See below for some additional key commentary and analysis from this week:
Commentary and Analysis
- Stephen Spaulding, Counsel for Common Cause, Politico: “The 60-vote rule Arenberg reveres has created something that would appall the founders: a Senate in which a minority of states can take control of what was once considered the “world’s greatest deliberative body” and effectively shut down both Congress and the executive branch. The rule’s fatal flaw, the suit argues, is that it upsets, distorts and goes far beyond the balance the founders bargained between the interests of citizens residing in the larger states and those in the smaller states.”
- Kate Sheppard and Ryan Grim, Huffington Post: “The coal industry is working to defeat a key energy nominee in a battle that has fractured the fossil fuel coalition and threatens to derail the president's climate action plan. But even an alliance of oil, gas and green groups might not be enough for Binz. The chairman of the Energy and Natural Resources Committee, Sen. Ron Wyden (D-Ore.), warned the White House that Binz would face an uphill climb in his committee, according to a person familiar with the exchange. The administration went ahead with the nomination.”
- Nora Mead Brownell, a George W. Bush appointee who served as a FERC commissioner from 2001 to 2006, in a Huffington Post piece: "I'm frankly outraged by the process that these appointments have become … They've become political battlegrounds where good people are torn apart because someone doesn't agree with their policies. The role of the Senate is to approve based on whether they're qualified or not, not whether they agree with that appointee."

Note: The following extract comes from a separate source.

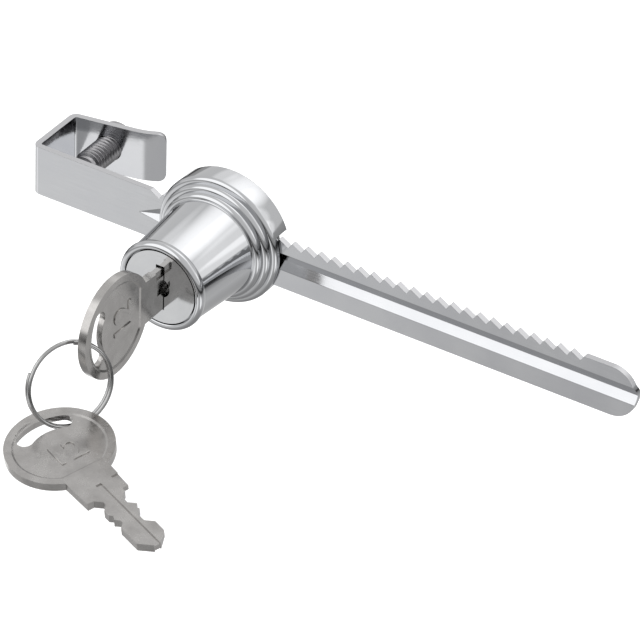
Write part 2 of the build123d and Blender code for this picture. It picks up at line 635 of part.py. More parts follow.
def cut_key(name, base):
    """Make a key in a plane: its blade along the plane's X, its faces square to the plane's Z."""
    face_plane = base.offset(KEY_THICK / 2)
    back_plane = base.offset(-KEY_THICK / 2)
    bow_meets_neck = math.sqrt(BOW_RADIUS**2 - NECK_HALF**2) - NECK_OVERLAP
    with BuildPart() as key:
        with BuildSketch(back_plane):
            Circle(BOW_RADIUS)
            with BuildLine():
                Polyline(
                    (bow_meets_neck, -NECK_HALF),
                    (SHOULDER, -SHOULDER_HALF),
                    (SHOULDER, SHOULDER_HALF),
                    (bow_meets_neck, NECK_HALF),
                    close=True,
                )
            make_face()
            with BuildLine():
                Polyline(
                    (SHOULDER - NECK_OVERLAP, -BLADE_HALF),
                    (BLADE_END - BLADE_TIP_CHAMFER, -BLADE_HALF),
                    (BLADE_END, -BLADE_TIP_HALF),
                    (BLADE_END, BLADE_TIP_HALF),
                    (BLADE_END - BLADE_TIP_CHAMFER, BLADE_HALF),
                    (SHOULDER - NECK_OVERLAP, BLADE_HALF),
                    close=True,
                )
            make_face()
            for place, floor, flat in BITS_ABOVE:
                bit_cut(place, floor, flat, 1)
            for place, floor, flat in BITS_BELOW:
                bit_cut(place, floor, flat, -1)
            with BuildLine() as slot_line:
                ThreePointArc(
                    (RING_SLOT_BOW - RING_SLOT_AT, -RING_SLOT_HALF),
                    (-RING_SLOT_AT, 0),
                    (RING_SLOT_BOW - RING_SLOT_AT, RING_SLOT_HALF),
                )
            SlotArc(slot_line.edge(), RING_SLOT_WIDTH, mode=Mode.SUBTRACT)
        extrude(amount=KEY_THICK)
        for plane, depth in ((face_plane, -FIELD_DEPTH), (back_plane, FIELD_DEPTH)):
            with BuildSketch(plane):
                Circle(BOW_RADIUS - BOW_RIM)
                with Locations((FIELD_CHORD, 0)):
                    Rectangle(BOW_RADIUS, 2 * BOW_RADIUS, align=(Align.MIN, Align.CENTER), mode=Mode.SUBTRACT)
            extrude(amount=depth, mode=Mode.SUBTRACT)
        for plane, depth in ((face_plane, -GROOVE_DEPTH), (back_plane, GROOVE_DEPTH)):
            with BuildSketch(plane):
                with Locations((GROOVE_START, 0)):
                    Rectangle(BLADE_END, GROOVE_WIDTH, align=(Align.MIN, Align.CENTER))
                with Locations((RELIEF_START, RELIEF_HALF)):
                    Rectangle(SHOULDER, NECK_HALF, align=(Align.MIN, Align.MIN))
            extrude(amount=depth, mode=Mode.SUBTRACT)
    finish_part(key, name)


def ring_spoke(angle):
    """Direction from the ring's centre at an angle in degrees, in the ring's plane."""
    turn = math.radians(angle)
    return ring_axes.x_dir * math.cos(turn) + ring_axes.y_dir * math.sin(turn)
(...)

- Matthew Yglesias, Slate: “… Making it harder to pass laws simply makes it harder to pass laws. It has nothing in particular to do with majoritarianism or minority interests or anything else. It's a status quo measure. To the extent that you think the status quo is great, then maybe you love a 60 vote threshold. Maybe you think it should be raised to 65 or 75 or 95. Or maybe instead of a bicameral legislature we should have a four-chamber legislature. It's easy to think of new ways to make it harder to change the laws. But that's the issue. Making it hard to change laws systematically preserves the advantages of whatever groups are advantaged by the status quo.”

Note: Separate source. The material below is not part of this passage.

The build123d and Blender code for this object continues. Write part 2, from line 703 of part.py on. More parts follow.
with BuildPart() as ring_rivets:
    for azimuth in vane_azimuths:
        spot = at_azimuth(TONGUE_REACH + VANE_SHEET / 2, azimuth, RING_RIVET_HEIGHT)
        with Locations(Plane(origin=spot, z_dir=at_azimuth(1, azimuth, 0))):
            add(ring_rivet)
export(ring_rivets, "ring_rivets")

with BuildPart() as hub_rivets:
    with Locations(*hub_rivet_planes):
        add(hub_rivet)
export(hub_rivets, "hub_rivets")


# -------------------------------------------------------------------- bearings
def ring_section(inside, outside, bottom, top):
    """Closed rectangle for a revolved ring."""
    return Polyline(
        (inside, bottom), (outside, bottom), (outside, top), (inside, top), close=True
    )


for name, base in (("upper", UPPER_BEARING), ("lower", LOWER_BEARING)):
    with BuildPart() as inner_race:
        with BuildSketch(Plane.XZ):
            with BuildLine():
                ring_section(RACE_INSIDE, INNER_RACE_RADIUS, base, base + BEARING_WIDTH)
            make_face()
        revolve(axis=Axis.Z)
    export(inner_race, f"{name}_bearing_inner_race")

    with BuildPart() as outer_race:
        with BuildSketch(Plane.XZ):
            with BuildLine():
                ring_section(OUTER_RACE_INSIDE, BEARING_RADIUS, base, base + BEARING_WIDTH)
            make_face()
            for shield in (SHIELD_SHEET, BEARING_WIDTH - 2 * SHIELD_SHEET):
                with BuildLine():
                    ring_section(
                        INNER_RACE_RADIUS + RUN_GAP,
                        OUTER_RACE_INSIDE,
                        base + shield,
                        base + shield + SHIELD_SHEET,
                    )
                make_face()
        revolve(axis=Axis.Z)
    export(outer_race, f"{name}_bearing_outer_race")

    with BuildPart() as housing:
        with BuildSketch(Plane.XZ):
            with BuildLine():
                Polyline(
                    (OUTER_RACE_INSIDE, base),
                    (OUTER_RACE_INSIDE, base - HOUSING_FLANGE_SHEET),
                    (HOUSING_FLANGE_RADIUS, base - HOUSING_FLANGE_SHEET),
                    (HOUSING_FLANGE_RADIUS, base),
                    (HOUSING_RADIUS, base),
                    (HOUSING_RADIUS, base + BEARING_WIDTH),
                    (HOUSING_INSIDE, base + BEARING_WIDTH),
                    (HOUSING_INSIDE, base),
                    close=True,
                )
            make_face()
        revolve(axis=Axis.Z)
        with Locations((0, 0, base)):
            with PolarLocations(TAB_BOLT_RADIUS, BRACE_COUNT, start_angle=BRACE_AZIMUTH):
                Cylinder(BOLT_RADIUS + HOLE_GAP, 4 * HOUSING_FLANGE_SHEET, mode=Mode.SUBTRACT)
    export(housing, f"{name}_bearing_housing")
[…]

- Scott Lemieux, The American Prospect: “The constitutionalism of the framers was a mixture of majority rule and checks on majority power; no support for any particular check can be inferred from this. The fact that they didn't include a supermajority requirement on Senate legislative votes even though they did for other things (such as veto overrides and constitutional amendments) tends to suggest that they thought that a routine supermajority requirement wasn't a desirable check.”

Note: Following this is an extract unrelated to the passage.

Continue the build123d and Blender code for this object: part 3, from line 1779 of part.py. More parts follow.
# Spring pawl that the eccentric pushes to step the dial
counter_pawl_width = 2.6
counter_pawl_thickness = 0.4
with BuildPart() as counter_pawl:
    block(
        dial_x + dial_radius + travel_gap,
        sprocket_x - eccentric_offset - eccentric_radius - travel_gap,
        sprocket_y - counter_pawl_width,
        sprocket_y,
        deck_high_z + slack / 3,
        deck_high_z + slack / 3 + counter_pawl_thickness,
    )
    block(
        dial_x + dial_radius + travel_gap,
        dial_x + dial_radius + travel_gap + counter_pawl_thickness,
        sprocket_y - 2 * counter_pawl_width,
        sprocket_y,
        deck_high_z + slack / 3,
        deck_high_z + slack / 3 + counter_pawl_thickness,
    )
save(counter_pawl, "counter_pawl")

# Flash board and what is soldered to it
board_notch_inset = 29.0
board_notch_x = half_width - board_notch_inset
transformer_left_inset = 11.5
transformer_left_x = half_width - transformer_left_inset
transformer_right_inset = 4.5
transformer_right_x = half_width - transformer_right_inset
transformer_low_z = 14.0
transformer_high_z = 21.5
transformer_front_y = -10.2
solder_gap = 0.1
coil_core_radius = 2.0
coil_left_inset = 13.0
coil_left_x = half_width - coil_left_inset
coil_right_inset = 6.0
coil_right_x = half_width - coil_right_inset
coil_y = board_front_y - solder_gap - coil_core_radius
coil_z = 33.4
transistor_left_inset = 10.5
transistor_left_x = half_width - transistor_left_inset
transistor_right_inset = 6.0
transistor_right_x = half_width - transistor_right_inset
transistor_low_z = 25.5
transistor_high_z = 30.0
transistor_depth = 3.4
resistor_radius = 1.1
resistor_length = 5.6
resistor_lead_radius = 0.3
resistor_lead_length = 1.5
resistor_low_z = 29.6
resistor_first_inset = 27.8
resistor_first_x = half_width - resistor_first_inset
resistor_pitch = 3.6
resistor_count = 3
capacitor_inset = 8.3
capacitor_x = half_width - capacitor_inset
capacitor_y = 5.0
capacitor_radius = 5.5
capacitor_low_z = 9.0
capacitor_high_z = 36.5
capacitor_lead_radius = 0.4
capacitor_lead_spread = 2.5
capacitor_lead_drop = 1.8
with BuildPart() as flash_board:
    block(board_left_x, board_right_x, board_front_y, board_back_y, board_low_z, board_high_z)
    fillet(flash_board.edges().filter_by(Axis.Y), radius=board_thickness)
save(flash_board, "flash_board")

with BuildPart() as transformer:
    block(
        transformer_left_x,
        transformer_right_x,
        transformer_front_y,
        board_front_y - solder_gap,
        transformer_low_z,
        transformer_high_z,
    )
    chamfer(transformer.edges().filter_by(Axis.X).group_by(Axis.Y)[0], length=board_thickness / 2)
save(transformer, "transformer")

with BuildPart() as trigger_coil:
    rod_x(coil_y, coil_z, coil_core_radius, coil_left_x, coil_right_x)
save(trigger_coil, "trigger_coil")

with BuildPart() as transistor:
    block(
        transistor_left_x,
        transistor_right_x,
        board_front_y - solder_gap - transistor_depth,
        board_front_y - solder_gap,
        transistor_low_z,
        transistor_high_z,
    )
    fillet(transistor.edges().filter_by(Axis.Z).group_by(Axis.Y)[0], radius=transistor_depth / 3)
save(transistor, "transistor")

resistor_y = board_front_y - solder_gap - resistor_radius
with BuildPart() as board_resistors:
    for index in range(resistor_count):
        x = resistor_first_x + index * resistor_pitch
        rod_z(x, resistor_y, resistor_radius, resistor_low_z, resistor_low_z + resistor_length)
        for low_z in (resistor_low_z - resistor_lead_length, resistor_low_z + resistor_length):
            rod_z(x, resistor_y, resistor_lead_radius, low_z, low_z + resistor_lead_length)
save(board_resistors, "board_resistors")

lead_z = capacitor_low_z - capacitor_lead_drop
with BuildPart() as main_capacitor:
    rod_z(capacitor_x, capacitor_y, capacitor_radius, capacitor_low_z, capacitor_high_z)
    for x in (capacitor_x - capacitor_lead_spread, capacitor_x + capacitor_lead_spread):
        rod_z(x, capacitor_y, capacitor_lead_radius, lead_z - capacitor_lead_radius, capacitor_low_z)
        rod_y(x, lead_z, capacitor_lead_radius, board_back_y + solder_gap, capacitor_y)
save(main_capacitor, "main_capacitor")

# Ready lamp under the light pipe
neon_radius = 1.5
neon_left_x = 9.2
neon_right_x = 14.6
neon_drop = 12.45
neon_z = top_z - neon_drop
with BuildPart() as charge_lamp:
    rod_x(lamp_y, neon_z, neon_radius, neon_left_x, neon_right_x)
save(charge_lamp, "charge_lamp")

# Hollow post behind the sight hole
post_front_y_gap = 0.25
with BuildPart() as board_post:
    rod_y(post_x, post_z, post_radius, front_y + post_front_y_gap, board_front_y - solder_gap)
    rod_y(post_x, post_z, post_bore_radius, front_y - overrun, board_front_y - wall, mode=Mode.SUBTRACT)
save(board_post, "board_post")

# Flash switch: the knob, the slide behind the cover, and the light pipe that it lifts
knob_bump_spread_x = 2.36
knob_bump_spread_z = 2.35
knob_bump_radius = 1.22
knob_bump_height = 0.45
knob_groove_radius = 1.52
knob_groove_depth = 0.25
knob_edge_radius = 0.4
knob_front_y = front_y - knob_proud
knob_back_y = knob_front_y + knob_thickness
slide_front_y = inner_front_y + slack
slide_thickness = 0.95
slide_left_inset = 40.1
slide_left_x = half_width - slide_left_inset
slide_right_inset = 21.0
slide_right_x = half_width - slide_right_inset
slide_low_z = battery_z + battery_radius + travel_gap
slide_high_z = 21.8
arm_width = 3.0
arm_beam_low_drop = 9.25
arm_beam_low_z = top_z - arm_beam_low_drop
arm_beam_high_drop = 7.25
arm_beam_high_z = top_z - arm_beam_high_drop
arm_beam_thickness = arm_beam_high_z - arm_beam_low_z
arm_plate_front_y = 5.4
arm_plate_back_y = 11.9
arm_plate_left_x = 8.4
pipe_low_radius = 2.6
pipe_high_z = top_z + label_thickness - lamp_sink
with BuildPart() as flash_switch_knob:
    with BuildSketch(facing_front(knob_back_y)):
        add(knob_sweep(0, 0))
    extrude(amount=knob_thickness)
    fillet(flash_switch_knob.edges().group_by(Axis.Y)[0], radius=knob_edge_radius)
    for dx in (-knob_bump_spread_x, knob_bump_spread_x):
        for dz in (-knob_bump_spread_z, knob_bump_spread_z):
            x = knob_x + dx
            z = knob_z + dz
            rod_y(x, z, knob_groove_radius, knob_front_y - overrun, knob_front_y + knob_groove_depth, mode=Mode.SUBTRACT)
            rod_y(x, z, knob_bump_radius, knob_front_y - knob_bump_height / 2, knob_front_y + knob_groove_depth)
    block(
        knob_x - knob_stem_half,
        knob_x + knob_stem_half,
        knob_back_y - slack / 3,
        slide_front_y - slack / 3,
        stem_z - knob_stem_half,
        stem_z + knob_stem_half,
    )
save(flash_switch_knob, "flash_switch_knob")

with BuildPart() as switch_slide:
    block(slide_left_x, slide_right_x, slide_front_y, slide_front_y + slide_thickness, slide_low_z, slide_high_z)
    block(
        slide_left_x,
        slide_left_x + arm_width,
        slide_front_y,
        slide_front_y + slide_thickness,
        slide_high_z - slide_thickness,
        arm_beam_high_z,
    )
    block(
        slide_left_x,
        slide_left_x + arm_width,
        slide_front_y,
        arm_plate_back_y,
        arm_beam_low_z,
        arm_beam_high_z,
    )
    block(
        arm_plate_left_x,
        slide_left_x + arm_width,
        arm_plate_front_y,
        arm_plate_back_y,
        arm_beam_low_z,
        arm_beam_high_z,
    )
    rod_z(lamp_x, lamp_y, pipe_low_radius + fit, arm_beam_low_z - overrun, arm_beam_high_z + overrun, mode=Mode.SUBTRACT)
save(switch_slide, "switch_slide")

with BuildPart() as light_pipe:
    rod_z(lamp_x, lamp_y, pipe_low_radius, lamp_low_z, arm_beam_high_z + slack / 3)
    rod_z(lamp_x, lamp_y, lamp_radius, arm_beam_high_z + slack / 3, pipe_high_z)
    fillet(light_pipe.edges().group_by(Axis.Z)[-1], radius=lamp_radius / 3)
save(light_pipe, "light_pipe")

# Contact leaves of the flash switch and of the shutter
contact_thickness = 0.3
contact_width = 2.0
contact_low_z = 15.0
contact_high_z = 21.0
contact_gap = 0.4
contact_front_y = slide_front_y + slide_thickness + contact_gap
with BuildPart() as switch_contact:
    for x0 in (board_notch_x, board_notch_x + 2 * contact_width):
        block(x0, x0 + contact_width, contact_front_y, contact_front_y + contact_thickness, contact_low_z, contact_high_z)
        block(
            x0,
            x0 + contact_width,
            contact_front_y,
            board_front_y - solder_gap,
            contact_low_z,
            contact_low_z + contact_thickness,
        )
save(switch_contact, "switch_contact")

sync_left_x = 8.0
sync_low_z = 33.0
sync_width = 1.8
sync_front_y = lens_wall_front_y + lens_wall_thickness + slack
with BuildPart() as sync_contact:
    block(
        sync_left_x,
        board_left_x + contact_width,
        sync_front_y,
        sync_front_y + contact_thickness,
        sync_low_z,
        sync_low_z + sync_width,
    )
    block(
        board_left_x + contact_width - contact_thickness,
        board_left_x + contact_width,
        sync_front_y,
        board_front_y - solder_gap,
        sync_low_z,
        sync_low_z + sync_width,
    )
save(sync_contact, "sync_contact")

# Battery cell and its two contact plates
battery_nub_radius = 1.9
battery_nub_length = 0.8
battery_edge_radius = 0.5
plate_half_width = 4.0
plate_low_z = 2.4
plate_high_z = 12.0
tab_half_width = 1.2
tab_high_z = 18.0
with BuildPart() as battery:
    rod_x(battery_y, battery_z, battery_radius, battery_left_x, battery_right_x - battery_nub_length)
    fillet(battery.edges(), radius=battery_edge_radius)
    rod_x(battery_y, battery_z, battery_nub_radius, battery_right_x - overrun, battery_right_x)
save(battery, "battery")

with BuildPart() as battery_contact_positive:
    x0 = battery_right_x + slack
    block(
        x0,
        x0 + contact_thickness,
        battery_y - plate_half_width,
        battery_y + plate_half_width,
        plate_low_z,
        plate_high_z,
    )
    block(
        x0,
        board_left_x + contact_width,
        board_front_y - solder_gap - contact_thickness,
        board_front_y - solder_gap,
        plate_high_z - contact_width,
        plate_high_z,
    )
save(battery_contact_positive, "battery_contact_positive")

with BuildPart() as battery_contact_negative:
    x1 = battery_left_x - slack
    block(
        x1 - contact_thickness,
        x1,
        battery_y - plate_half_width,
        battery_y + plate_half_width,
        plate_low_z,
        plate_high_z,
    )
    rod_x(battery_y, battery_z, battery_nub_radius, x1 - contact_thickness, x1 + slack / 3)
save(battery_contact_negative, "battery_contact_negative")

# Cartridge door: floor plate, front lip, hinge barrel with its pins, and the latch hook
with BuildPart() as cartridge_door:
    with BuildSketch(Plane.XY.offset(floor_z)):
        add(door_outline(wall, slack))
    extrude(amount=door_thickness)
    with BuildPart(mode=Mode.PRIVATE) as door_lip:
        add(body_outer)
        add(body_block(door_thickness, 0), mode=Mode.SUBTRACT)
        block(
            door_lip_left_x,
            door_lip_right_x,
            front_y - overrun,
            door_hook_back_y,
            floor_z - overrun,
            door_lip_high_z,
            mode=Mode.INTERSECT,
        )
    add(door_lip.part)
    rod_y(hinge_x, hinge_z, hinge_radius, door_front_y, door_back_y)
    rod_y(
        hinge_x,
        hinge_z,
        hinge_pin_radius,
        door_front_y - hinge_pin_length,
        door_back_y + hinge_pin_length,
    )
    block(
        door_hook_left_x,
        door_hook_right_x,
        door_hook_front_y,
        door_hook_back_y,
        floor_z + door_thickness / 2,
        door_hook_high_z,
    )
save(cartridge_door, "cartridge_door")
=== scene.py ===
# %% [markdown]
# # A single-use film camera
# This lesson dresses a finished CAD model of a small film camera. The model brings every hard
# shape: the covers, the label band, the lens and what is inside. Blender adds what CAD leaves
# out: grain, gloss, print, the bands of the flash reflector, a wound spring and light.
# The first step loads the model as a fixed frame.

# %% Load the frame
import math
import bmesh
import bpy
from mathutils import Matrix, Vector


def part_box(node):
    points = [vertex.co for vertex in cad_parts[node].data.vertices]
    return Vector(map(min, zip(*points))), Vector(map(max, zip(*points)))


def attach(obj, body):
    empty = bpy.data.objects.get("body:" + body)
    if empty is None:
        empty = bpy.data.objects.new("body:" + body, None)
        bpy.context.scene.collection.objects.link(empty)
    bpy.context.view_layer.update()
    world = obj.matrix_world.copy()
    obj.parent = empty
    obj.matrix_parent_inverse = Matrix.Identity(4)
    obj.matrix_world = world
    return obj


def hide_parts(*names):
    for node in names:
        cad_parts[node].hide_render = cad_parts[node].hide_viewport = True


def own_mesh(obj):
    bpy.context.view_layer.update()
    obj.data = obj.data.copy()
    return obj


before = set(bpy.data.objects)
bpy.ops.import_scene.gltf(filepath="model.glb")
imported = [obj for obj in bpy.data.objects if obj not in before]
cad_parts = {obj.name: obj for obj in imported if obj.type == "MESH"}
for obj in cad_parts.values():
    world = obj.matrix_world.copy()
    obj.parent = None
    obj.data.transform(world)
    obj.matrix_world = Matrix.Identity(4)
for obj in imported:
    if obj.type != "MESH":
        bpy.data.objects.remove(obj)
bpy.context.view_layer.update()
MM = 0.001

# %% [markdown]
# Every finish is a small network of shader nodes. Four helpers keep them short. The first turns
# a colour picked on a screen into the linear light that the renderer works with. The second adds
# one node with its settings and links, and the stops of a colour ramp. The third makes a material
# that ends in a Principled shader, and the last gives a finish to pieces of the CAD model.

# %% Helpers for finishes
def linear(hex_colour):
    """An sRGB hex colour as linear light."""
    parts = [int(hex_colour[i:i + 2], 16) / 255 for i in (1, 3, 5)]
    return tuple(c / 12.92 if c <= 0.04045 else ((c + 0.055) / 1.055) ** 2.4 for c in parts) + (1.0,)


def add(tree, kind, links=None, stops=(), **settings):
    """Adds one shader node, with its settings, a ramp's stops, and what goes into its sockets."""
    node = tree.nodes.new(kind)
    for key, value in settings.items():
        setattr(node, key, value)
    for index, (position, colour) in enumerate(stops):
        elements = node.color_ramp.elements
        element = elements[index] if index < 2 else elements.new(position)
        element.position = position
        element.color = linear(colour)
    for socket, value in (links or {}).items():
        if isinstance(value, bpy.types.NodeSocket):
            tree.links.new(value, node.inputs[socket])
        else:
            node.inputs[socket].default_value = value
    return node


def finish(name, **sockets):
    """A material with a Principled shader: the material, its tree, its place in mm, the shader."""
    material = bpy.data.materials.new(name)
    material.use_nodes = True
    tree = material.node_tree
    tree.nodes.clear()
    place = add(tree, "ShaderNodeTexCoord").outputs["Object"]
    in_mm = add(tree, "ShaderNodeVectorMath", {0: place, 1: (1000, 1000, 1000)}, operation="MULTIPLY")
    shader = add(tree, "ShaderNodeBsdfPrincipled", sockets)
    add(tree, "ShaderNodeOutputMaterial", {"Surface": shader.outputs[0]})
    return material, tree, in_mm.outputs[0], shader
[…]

- Editorial, Billings Gazette (MT): “The Senate is scheduled to be in session weekdays all month after Sept. 9. It takes both chambers to pass legislation, but senators alone can act on the backlog of judicial nominations. Top priority should be given to designated Judicial Emergencies, such the two Montana U.S. District Court judgeships. The Senate Judiciary Committee should quickly send the nominations of Judge Susan Watters and Justice Brian Morris to the Senate for approval and leadership should bring them up for floor vote just as quickly.”
- Roy M. Fish, Guest Columnist, Shreveport Times (LA): The will of the majority is supposed to prevail in our law making process subject to the protection of minority rights. Two current practices are thwarting the will of the majority, abuse of the filibuster and gerrymandering. The filibuster has been a tool of the minority in the Senate to defeat legislation supported by the majority. Historically, it was used only rarely to defeat critical legislation or presidential appointments. Since Democrats gained a majority in the Senate in the post Bush-Cheney era, Republicans have used it more in one year than it was previously used in 50.
- Letters to Editor, Pittsburgh Post-Gazette (PA): “He voted against the bipartisan Paycheck Fairness Act for equal pay for women. And he recently said at a Tea Party-sponsored event, "I told you we'd kill it, and we did," referring to the successful filibuster he led to stop the bipartisan transportation bill -- despite more than 4,000 of Pennsylvania's bridges being structurally deficient. That is the reason Sen. Toomey's obstructionist voting is so wrong: It harms Pennsylvania, whether veterans benefits, women's rights or our deteriorating highways.”
- Letter to Editor, Arizona Daily Sun (AZ): “I hope Sen. Jeff Flake will be paying attention when the next big test of the Senate’s ability to govern comes up after Labor Day: votes on three highly qualified nominees to the U.S. Court of Appeals for the D.C. Circuit. Sen. McCain says all three of these nominees deserve a yes-or-no vote on the Senate floor, and he’s right. But some GOP Senators take the opposite view. They don’t seem to care how qualified the nominees are.”
- Letter to the Editor, Star Journal (WI): “As long as the Republicans are ruled by the right wing extremists this all out obstruction will go on forever. They are the bully boys out on the playground holding office in a Congress which is supposed to represent the people who sent them there. They are getting rich at our expense.”